The Colts are building something special in Indianapolis, and there few safer teams to bet on than the Colts when it comes to guessing who makes the playoffs in 2019. In his quest for a ring, McCoy would get to play within one of the freest defensive schemes in the NFL; one that prioritizes instinct and athleticism, and he would go a long way in helping the team that finished with the 29th-ranked team pash-rush grade last season.

Houston Texans

A healthy J.J. Watt, a refreshed Gerald McCoy and a motivated Jadeveon Clowney in a contract year. McCoy may not be the player he was once was, but even the best offensive line would have trouble blocking all three of those guys. The Texans are primed for another playoff run in 2019, and McCoy would certainly help bolster an already strong defense.

Seattle Seahawks

With Russell Wilson at the helm, the Seahawks are always in with a shot at the postseason, but there are roster holes that could still stand to be filled before the season starts. One of those holes is the pass-rush. Having lost Frank Clark in the trade to Kansas City, the Seahawks’ defensive front looks a little fragile, and while the signing of Ezekiel Ansah adds experience, we’re not quite sure what he’s going to be capable of in 2019. Adding McCoy into the mix would no doubt help the cause; he’d pair up nicely with fourth-year interior defender Jarran Reed (11 sacks, 14 hits and 30 hurries in 2018) and add a much-needed presence to the defensive line.

Final thoughts

Although McCoy hasn’t finished with a top-10 overall grade at his position since 2014, he still finished the 2018 season as the Bucs’ highest-graded defensive player.

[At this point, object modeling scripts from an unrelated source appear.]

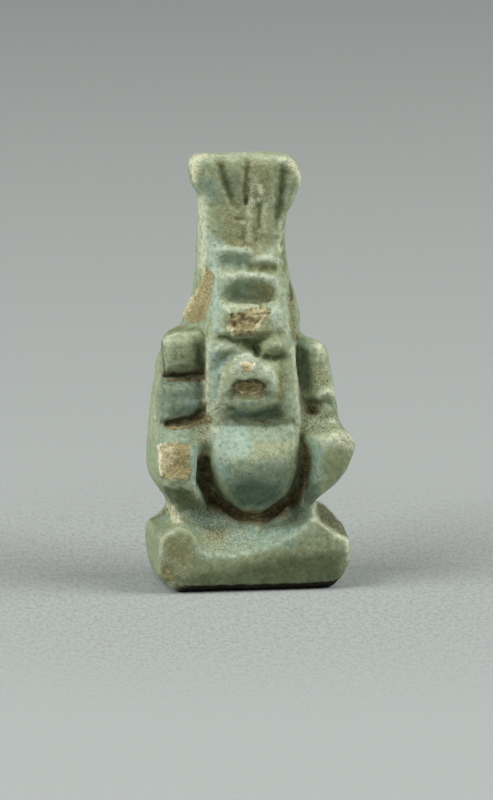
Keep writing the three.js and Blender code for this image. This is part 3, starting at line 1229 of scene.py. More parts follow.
FACE = relief(
    "208,330 291,330 295,350 298,375 300,400 302,426 208,426 206,400 205,372 206,345",
    {
        334: "208,3.64 214,4 224,4.26 234,4.32 246,4.28 258,4.2 270,4.02 280,3.78 289,3.3 294,2.8",
        339: (
            "208,3.8 215,4.02 222,4 230,3.94 240,3.86 250,3.78 258,3.76 266,3.9 274,3.98 281,3.78 289,3.34 "
            "294,2.83"
        ),
        343: (
            "208,3.88 214,4.1 220,4.16 228,4.08 235,3.86 242,3.74 250,3.64 257,3.5 262,3.76 268,4.06 "
            "276,4.14 283,3.84 289,3.42 295,2.88"
        ),
        348: (
            "207,3.94 214,4.2 222,4.3 229,4.26 236,4.04 242,3.84 249,3.72 256,3.4 261,3.7 267,4.06 276,4.14 "
            "283,3.86 289,3.44 295,2.9"
        ),
        353: (
            "207,3.96 214,4.2 221,4.22 228,4.12 235,4.08 241,4.2 248,4.16 253,3.9 258,3.5 264,3.7 271,3.82 "
            "278,3.76 284,3.52 291,3.4 296,2.92"
        ),
        358: (
            "207,3.96 213,4.14 219,4.02 225,4 231,4.2 238,4.46 247,4.56 254,4.38 260,3.96 267,3.5 275,3.34 "
            "282,3.38 289,3.38 296,2.95"
        ),
        364: (
            "207,3.93 213,4.04 218,4 225,4.2 232,4.52 240,4.8 250,4.84 258,4.6 266,4.08 274,3.66 283,3.44 "
            "290,3.35 297,2.95"
        ),
        370: (
            "207,3.88 214,4.02 221,4.12 228,4.42 237,4.78 248,4.92 258,4.74 267,4.46 275,4.02 283,3.52 "
            "291,3.32 298,2.9"
        ),
        376: (
            "207,3.84 214,4 221,4.12 228,4.42 236,4.7 248,4.8 260,4.64 269,4.42 277,3.94 284,3.46 291,3.3 "
            "299,2.85"
        ),
        379.5: (
            "207,3.82 214,3.98 222,4.11 228,4.4 236,4.66 248,4.74 260,4.62 269,4.4 277,3.94 284,3.45 "
            "292,3.28 299,2.83"
        ),
        383: (
            "207,3.8 214,3.97 222,4.1 228,4.38 234,4.46 241,4.34 249,4.28 257,4.26 264,4.32 271,4.3 277,3.92 "
            "284,3.42 292,3.26 299,2.82"
        ),
        388: (
            "208,3.76 215,3.92 222,4.05 228,4.32 234,4.22 242,4.02 250,3.96 258,3.93 265,4.08 271,4.2 "
            "278,3.8 285,3.4 293,3.22 299,2.8"
        ),
        393: (
            "208,3.72 215,3.89 222,4.01 229,4.24 235,4.1 242,3.97 250,3.92 258,3.9 265,4 271,4.04 278,3.7 "
            "285,3.36 293,3.21 300,2.77"
        ),
        397: (
            "208,3.7 215,3.85 222,3.94 229,4.06 238,4.12 250,4.1 262,3.98 271,3.78 278,3.52 286,3.34 293,3.2 "
            "300,2.75"
        ),
        401: (
            "208,3.64 215,3.78 222,3.84 230,4.02 240,4.32 252,4.32 263,4.06 271,3.7 279,3.4 287,3.32 "
            "294,3.14 301,2.7"
        ),
        405: (
            "208,3.57 215,3.7 222,3.72 229,3.84 239,4.2 252,4.2 262,3.92 270,3.5 279,3.28 287,3.26 294,3.1 "
            "301,2.65"
        ),
        410: (
            "208,3.5 215,3.62 222,3.58 229,3.56 239,3.74 252,3.72 264,3.4 272,3.12 280,3.08 287,3.18 "
            "294,3.04 301,2.6"
        ),
        415: (
            "208,3.42 215,3.55 222,3.42 230,3.2 240,3.08 252,3 264,2.92 274,2.86 282,3 289,3.08 295,2.95 "
            "302,2.5"
        ),
        422: (
            "208,3.3 215,3.42 223,3.28 231,3.1 241,2.98 252,2.92 264,2.86 274,2.86 282,2.96 289,2.98 "
            "296,2.78 302,2.4"
        ),
    },
)
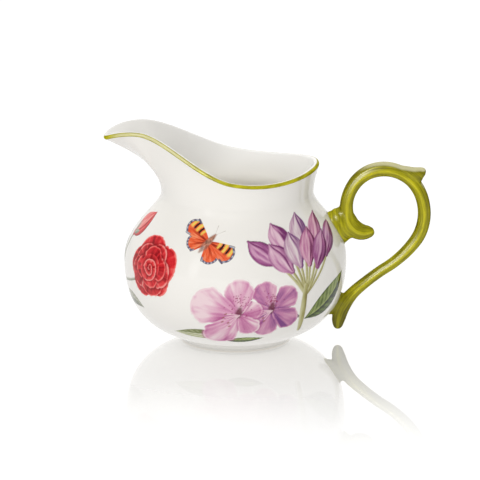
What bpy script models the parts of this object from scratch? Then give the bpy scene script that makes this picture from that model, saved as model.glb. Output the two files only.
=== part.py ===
"""A bone china cream jug with a scroll handle, a painted lip line and printed flower transfers.

Metres, +Z up. The pouring lip points to -X and the handle to +X. The jug is symmetrical about the XZ
plane, apart from where its transfers lie. The shapes are drawn round the belly's axis, and every object is
then moved by AXIS_FROM_ORIGIN, so that the origin is the middle of the jug's length on its resting plane.
"""

import math

import bmesh
import bpy
import numpy as np
from mathutils import Vector

MM = 0.001
GAP = 0.3 * MM
AXIS_FROM_ORIGIN = -13.08 * MM

# Driving dimensions of the vessel
BELLY_RADIUS = 46.0 * MM
BELLY_HEIGHT = 34.4 * MM
FOOT_RADIUS = 22.8 * MM
FOOT_HEIGHT = 1.2 * MM
FOOT_WIDTH = 2.6 * MM
NECK_RADIUS = 31.5 * MM
NECK_HEIGHT = 62.6 * MM
NECK_SHIFT = 0.8 * MM
WALL = 2.4 * MM
LIP_LINE = 0.9 * MM

# Fineness of the lofts
AROUND = 60
BELLY_RINGS = 10
SHOULDER_RINGS = 7
LIP_RINGS = 6

# Prints and luting slip lie on the belly as thin skins
TRANSFER_THICKNESS = 0.2 * MM
SLIP_THICKNESS = 0.5 * MM
HANDLE_CLEARANCE = GAP + SLIP_THICKNESS + GAP

PORCELAIN = ((0.86, 0.84, 0.80), 0.12)
HANDLE_GREEN = ((0.30, 0.28, 0.006), 0.16)
BISCUIT = ((0.80, 0.77, 0.72), 0.6)
ROSE_RED = ((0.60, 0.02, 0.02), 0.2)
WING_ORANGE = ((0.80, 0.16, 0.02), 0.2)
LILAC = ((0.48, 0.17, 0.44), 0.2)


# ---- scene and small helpers ----

def clear_scene():
    for obj in list(bpy.data.objects):
        bpy.data.objects.remove(obj, do_unlink=True)


def new_collection(name):
    collection = bpy.data.collections.new(name)
    bpy.context.scene.collection.children.link(collection)
    return collection


def material(name, finish):
    colour, roughness = finish
    made = bpy.data.materials.new(name)
    made.use_nodes = True
    shader = made.node_tree.nodes["Principled BSDF"]
    shader.inputs["Base Color"].default_value = (*colour, 1.0)
    shader.inputs["Roughness"].default_value = roughness
    shader.inputs["Metallic"].default_value = 0.0
    return made


def smooth_step(x):
    x = min(1.0, max(0.0, x))
    return x * x * (3 - 2 * x)


def mix(a, b, share):
    return a + (b - a) * share


def bezier(points, t):
    """A point on the cubic Bezier curve with these four control points."""
    a, b, c, d = (Vector(p) for p in points)
    s = 1 - t
    return a * s**3 + b * (3 * s * s * t) + c * (3 * s * t * t) + d * t**3


def catmull_rom(points, samples, closed=False):
    """A smooth curve through the points, as evenly spaced samples. A closed one ends on its first point."""
    knots = [Vector(p) for p in points]
    if closed:
        knots = [knots[-1], *knots, knots[0], knots[1]]
    else:
        knots = [2 * knots[0] - knots[1], *knots, 2 * knots[-1] - knots[-2]]
    dense = []
    steps = 24
    for a, b, c, d in zip(knots, knots[1:], knots[2:], knots[3:]):
        for i in range(steps):
            t = i / steps
            dense.append(
                0.5 * (2 * b + (c - a) * t + (2 * a - 5 * b + 4 * c - d) * t * t
                       + (3 * b - a - 3 * c + d) * t**3)
            )
    dense.append(knots[-2])
    return resample(dense, samples)


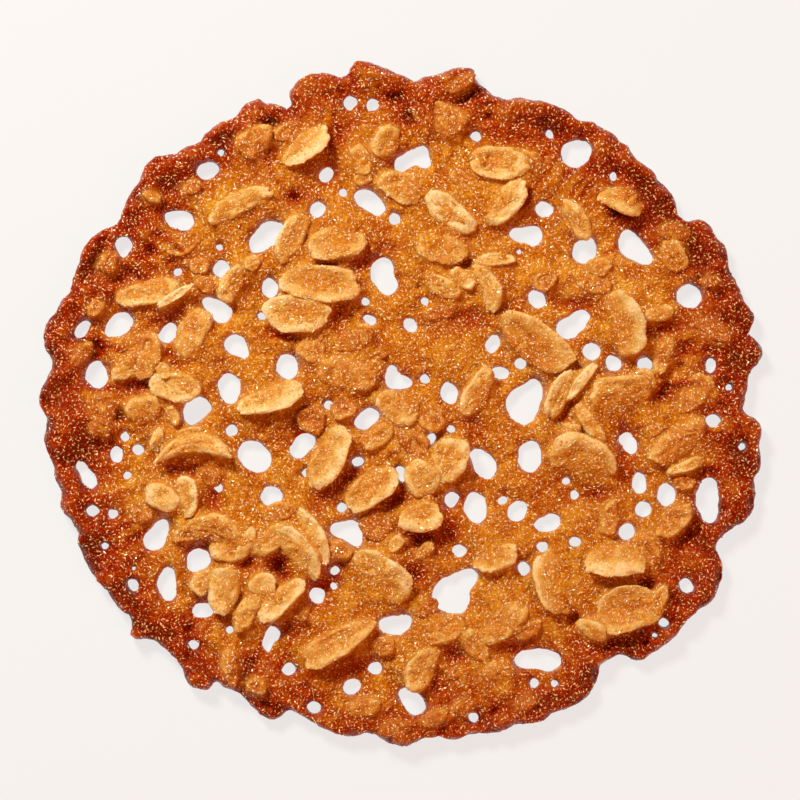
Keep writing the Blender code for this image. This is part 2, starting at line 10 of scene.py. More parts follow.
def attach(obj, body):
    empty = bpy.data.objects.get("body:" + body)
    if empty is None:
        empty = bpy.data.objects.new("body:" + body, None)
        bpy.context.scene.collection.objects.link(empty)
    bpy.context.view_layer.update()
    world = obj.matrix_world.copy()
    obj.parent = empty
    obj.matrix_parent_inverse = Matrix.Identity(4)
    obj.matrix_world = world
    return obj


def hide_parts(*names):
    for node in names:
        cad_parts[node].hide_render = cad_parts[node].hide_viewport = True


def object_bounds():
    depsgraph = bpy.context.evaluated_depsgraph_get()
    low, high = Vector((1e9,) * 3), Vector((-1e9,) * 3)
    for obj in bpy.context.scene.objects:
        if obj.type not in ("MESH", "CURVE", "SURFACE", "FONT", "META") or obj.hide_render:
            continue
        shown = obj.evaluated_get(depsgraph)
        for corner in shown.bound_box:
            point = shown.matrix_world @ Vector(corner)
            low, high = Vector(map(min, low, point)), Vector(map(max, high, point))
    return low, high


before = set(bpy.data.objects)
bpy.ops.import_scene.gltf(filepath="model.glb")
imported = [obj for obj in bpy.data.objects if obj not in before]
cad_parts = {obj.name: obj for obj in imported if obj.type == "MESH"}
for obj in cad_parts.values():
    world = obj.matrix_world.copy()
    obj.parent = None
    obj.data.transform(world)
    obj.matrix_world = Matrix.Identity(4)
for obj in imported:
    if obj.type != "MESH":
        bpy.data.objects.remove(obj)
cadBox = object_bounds()
mm = 0.001
rayHeight = 0.05  # rays that look down for a surface start this high, in metres
chance = np.random.default_rng(41)
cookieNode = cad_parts["cookie"]
print("frame loaded")


def linearColour(hexValue):
    parts = [int(hexValue[i:i + 2], 16) / 255 for i in (1, 3, 5)]
    return tuple(p / 12.92 if p < 0.04045 else ((p + 0.055) / 1.055) ** 2.4 for p in parts) + (1.0,)


def addNode(tree, kind, settings=None, links=None):
    node = tree.nodes.new(kind)
    for name, value in (settings or {}).items():
        if isinstance(name, int) or name in node.inputs:
            node.inputs[name].default_value = value
        else:
            setattr(node, name, value)
    for name, source in (links or {}).items():
        tree.links.new(source, node.inputs[name])
    return node


def lumps(tree, place, size, detail, roughness):  # a noise pattern with lumps about that many mm across
    settings = {"Scale": 1 / (size * mm), "Detail": detail, "Roughness": roughness}
    return addNode(tree, "ShaderNodeTexNoise", settings, {"Vector": place}).outputs["Fac"]


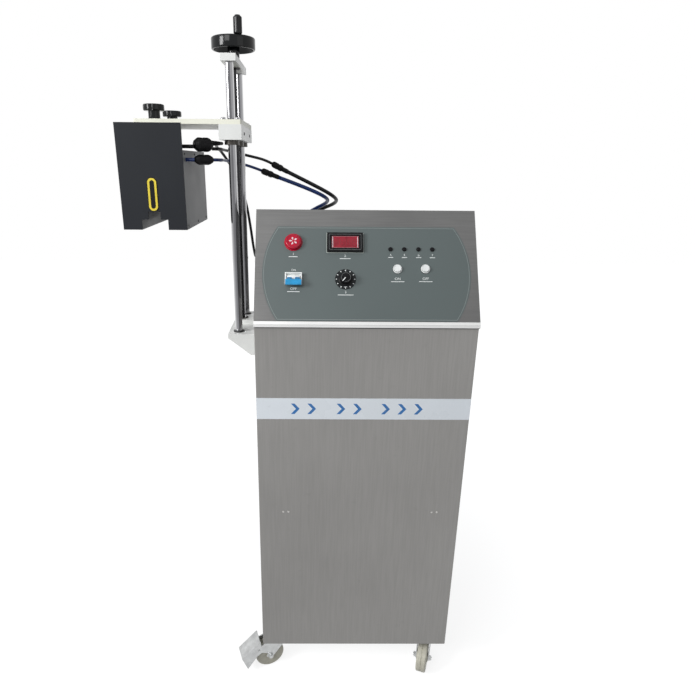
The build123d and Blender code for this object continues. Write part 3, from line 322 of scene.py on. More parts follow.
def piece(name, shape, mat, body, smooth=False):
    """Mesh piece that rides on a body; its shape is points and faces."""
    verts, faces = shape
    mesh = bpy.data.meshes.new(name)
    mesh.from_pydata([tuple(v) for v in verts], [], faces)
    mesh.validate()
    mesh.materials.append(mat)
    if smooth:
        mesh.shade_smooth()
    obj = link(bpy.data.objects.new(name, mesh))
    if body:
        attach(obj, body)
    return obj


def on_panel(x, s, n):
    """Point of the sloping panel: across, up the slope and out of it."""
    y = LIP_FRONT + s * math.cos(PANEL_ANGLE) - n * math.sin(PANEL_ANGLE)
    z = LIP_TOP + s * math.sin(PANEL_ANGLE) + n * math.cos(PANEL_ANGLE)
    return Vector((CABINET_X + x, y, z))


def panel_frame(x, s, n):
    """Matrix of a place on the panel, its third axis out of it."""
    up = Vector((0, math.cos(PANEL_ANGLE), math.sin(PANEL_ANGLE)))
    out = Vector((0, -math.sin(PANEL_ANGLE), math.cos(PANEL_ANGLE)))
    turn = Matrix((Vector((1, 0, 0)), up, out)).transposed().to_4x4()
    return Matrix.Translation(on_panel(x, s, n)) @ turn


def axis_frame(origin, axis):
    """Matrix whose third axis points along the given direction."""
    return Matrix.Translation(Vector(origin)) @ Vector(axis).to_track_quat("Z", "Y").to_matrix().to_4x4()


def lathe(profile, matrix=FLAT, segments=32):
    """Points and faces of a turned shape; profile is (radius, height) pairs."""
    verts, faces = [], []
    for radius, height in profile:
        for number in range(segments):
            angle = 2 * math.pi * number / segments
            verts.append(matrix @ Vector((radius * math.cos(angle), radius * math.sin(angle), height)))
    for row in range(len(profile) - 1):
        for number in range(segments):
            a = row * segments + number
            b = row * segments + (number + 1) % segments
            faces.append((a, b, b + segments, a + segments))
    faces.append(tuple(reversed(range(segments))))
    last = (len(profile) - 1) * segments
    faces.append(tuple(range(last, last + segments)))
    return verts, faces


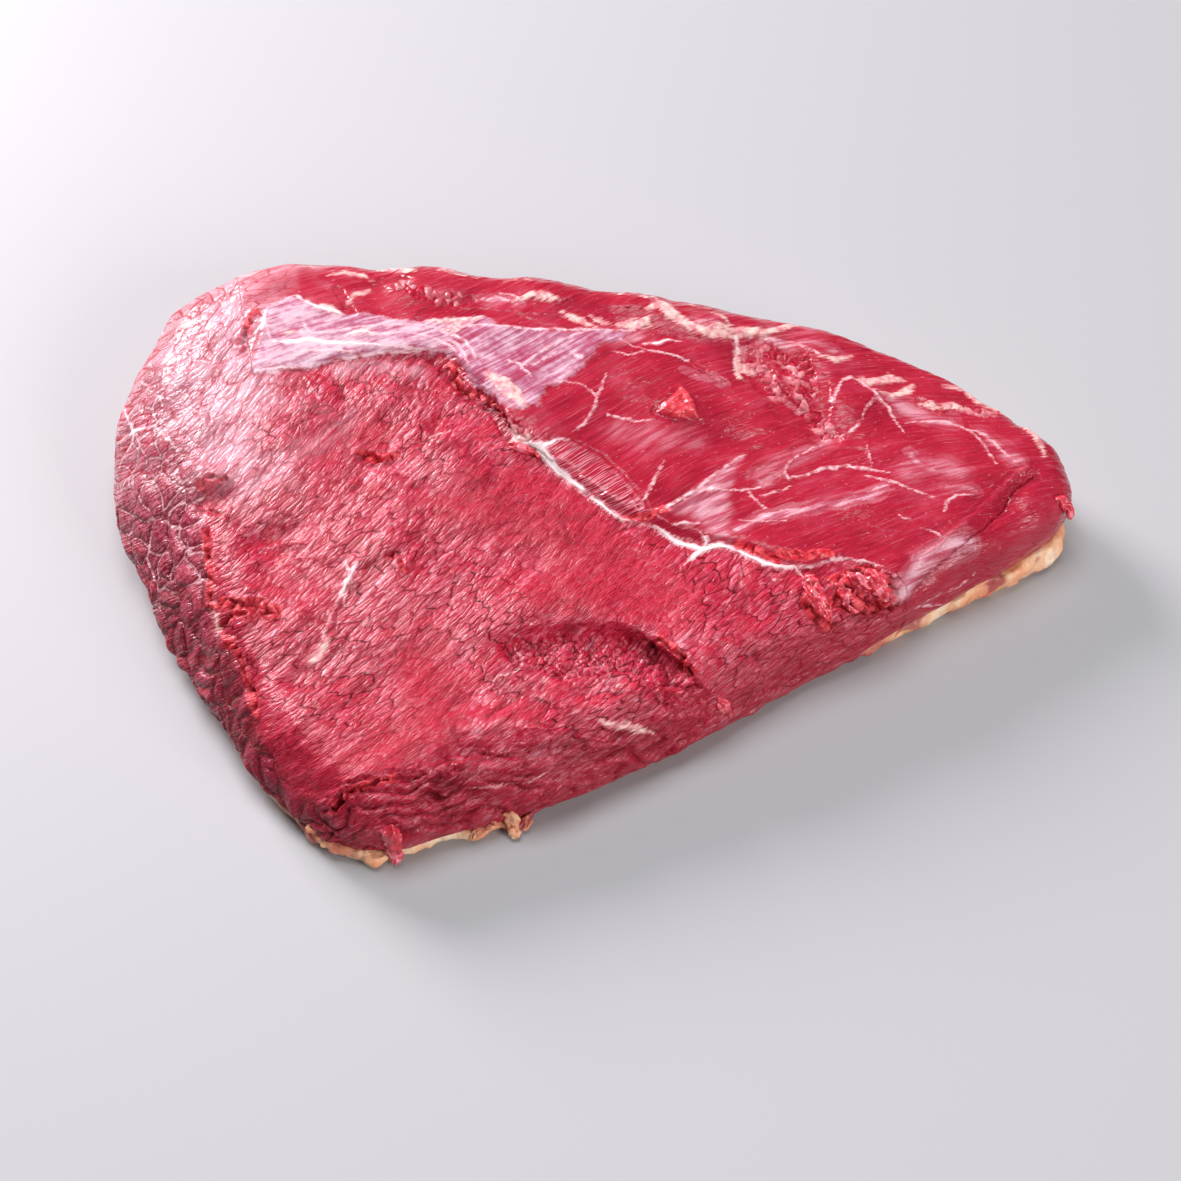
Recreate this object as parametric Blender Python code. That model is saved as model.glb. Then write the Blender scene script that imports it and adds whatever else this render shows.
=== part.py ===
"""A raw, dry-aged rump cap of beef, lying on its fat cap with the lean side up.

The figures are millimetres. +X runs from the broad cut end to the narrow tip, +Z is up.
The origin is on the table, under the middle of the cut.
"""

from collections import namedtuple

import bpy
import numpy as np
from mathutils import Vector, noise
from mathutils.geometry import delaunay_2d_cdt

MM = 0.001

# The edge, station by station, anticlockwise seen from above. x and y are where the side bulges
# out furthest and belly is how high that is. shoulder is how far in the side has rounded over
# to the top, and bulge how full that rounding is: 2 for a quarter ellipse, 1 for a flat bevel.
# tuck is how far the side draws in again at its foot, fat the height of the seam between lean
# and fat there, and lip how far the fat stands out past that seam.
Station = namedtuple("Station", "x y shoulder bulge belly tuck fat lip")
EDGE = [
    Station(-152.5, 34, 40, 1.9, 13, 8, 4.0, 0.5),
    Station(-145, 2, 34, 1.6, 11, 6, 4.0, 0.5),
    Station(-129, -32, 25, 1.4, 9, 4, 4.0, 0.5),
    Station(-102, -76, 15, 1.4, 9, 3, 4.0, 0.5),
    Station(-77, -104, 10, 1.5, 8, 2, 4.5, 1.5),
    Station(-56, -110, 9, 2.0, 8, 2, 4.5, 1.0),
    Station(-33, -103, 10, 2.0, 9, 3, 4.0, 0.5),
    Station(3, -89, 11, 2.0, 9, 3, 3.5, 0.0),
    Station(35, -71, 10, 2.0, 9, 3, 3.5, 0.0),
    Station(65, -51.5, 9, 2.0, 10, 3, 4.0, 0.5),
    Station(94, -34, 8, 2.0, 11, 3, 5.5, 1.0),
    Station(121, -17, 7, 2.0, 14, 3, 8.0, 2.0),
    Station(143, -4, 9, 2.0, 16, 3, 10.0, 3.0),
    Station(154, 7, 10, 2.0, 18, 3, 11.0, 2.5),
    Station(156, 19, 11, 2.0, 20, 3, 14.0, 1.0),
    Station(148, 34, 9, 2.0, 24, 1, 22.5, 3.0),
    Station(131, 50, 8, 2.0, 26, 1, 25.0, 3.5),
    Station(106, 67.5, 9, 2.0, 26, 2, 23.0, 3.0),
    Station(77, 83, 13, 2.0, 22, 4, 12.0, 1.5),
    Station(40, 93, 14, 2.0, 20, 5, 8.0, 1.0),
    Station(1, 100, 14, 2.0, 21, 5, 7.0, 1.0),
    Station(-44, 105, 15, 2.0, 22, 6, 6.0, 0.5),
    Station(-84, 108, 18, 2.0, 22, 7, 5.0, 0.5),
    Station(-115, 106, 26, 2.0, 20, 8, 4.0, 0.5),
    Station(-136, 91, 34, 2.0, 18, 9, 4.0, 0.5),
    Station(-148, 66, 40, 2.0, 15, 9, 4.0, 0.5),
]
EDGE_STEP = 3.8

# How thick the cut is away from its edges, fat included.
Height = namedtuple("Height", "x y z")
THICKNESS = [
    Height(-104, 60, 47),
    Height(-99, 8, 38),
    Height(-94, -42, 29),
    Height(-71, -87, 22),
    Height(-29, -72, 25),
    Height(-39, -12, 35),
    Height(-39, 48, 42),
    Height(-19, 88, 43),
    Height(31, -42, 30),
    Height(41, 18, 35),
    Height(51, 78, 38),
    Height(96, -2, 30),
    Height(111, 48, 31),
    Height(141, 23, 27),
]
THICKNESS_REACH = 34

# Where one layer of muscle ends on top of another. Seen along the line, its left side stands
# up over it and its right side lies below it, and both fade out away from the line.
Ledge = namedtuple("Ledge", "x y up down")
LEDGES = {
    "skin_and_seam": [
        Ledge(-103, 49, 0.5, 0),
        Ledge(-76, 54, 1.4, 0),
        Ledge(-60, 58, 1.8, 0.3),
        Ledge(-43, 56, 2.6, 0.8),
        Ledge(-31, 42, 3.0, 1.0),
        Ledge(-23, 27, 3.0, 0.8),
        Ledge(-14, 18, 2.8, 0.4),
        Ledge(7, 0, 2.8, 0.2),
        Ledge(27, -11, 2.4, 0.2),
        Ledge(44, -15, 2.2, 0.2),
        Ledge(64, -23, 2.0, 0),
        Ledge(78, -21, 1.6, 0),
        Ledge(95, -25, 0.6, 0),
    ],
    "crater": [
        Ledge(-30, -50, 0.2, 0.8),
        Ledge(-18, -46, 0.5, 2.2),
        Ledge(-3, -45, 0.6, 2.6),
        Ledge(12, -46, 0.6, 3.0),
        Ledge(22, -51, 0.6, 3.4),
        Ledge(28, -57, 0.4, 3.0),
        Ledge(33, -64, 0.2, 1.0),
    ],
}
LEDGE_HALF = 1.1
LEDGE_UP_FADE = 20
LEDGE_DOWN_FADE = 9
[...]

As he nears his 31st birthday, McCoy is still very much a versatile interior defensive lineman who is capable of plugging up the middle of a defense, and teams in need of pass-rush help should be quick to call his number. For the first time in his career, McCoy will have the choice of where to go, and after spending so much of his career single-handedly holding up the Buccaneers’ pass-rush, we’d be excited to see what he can do as a part of a strong defensive lineup.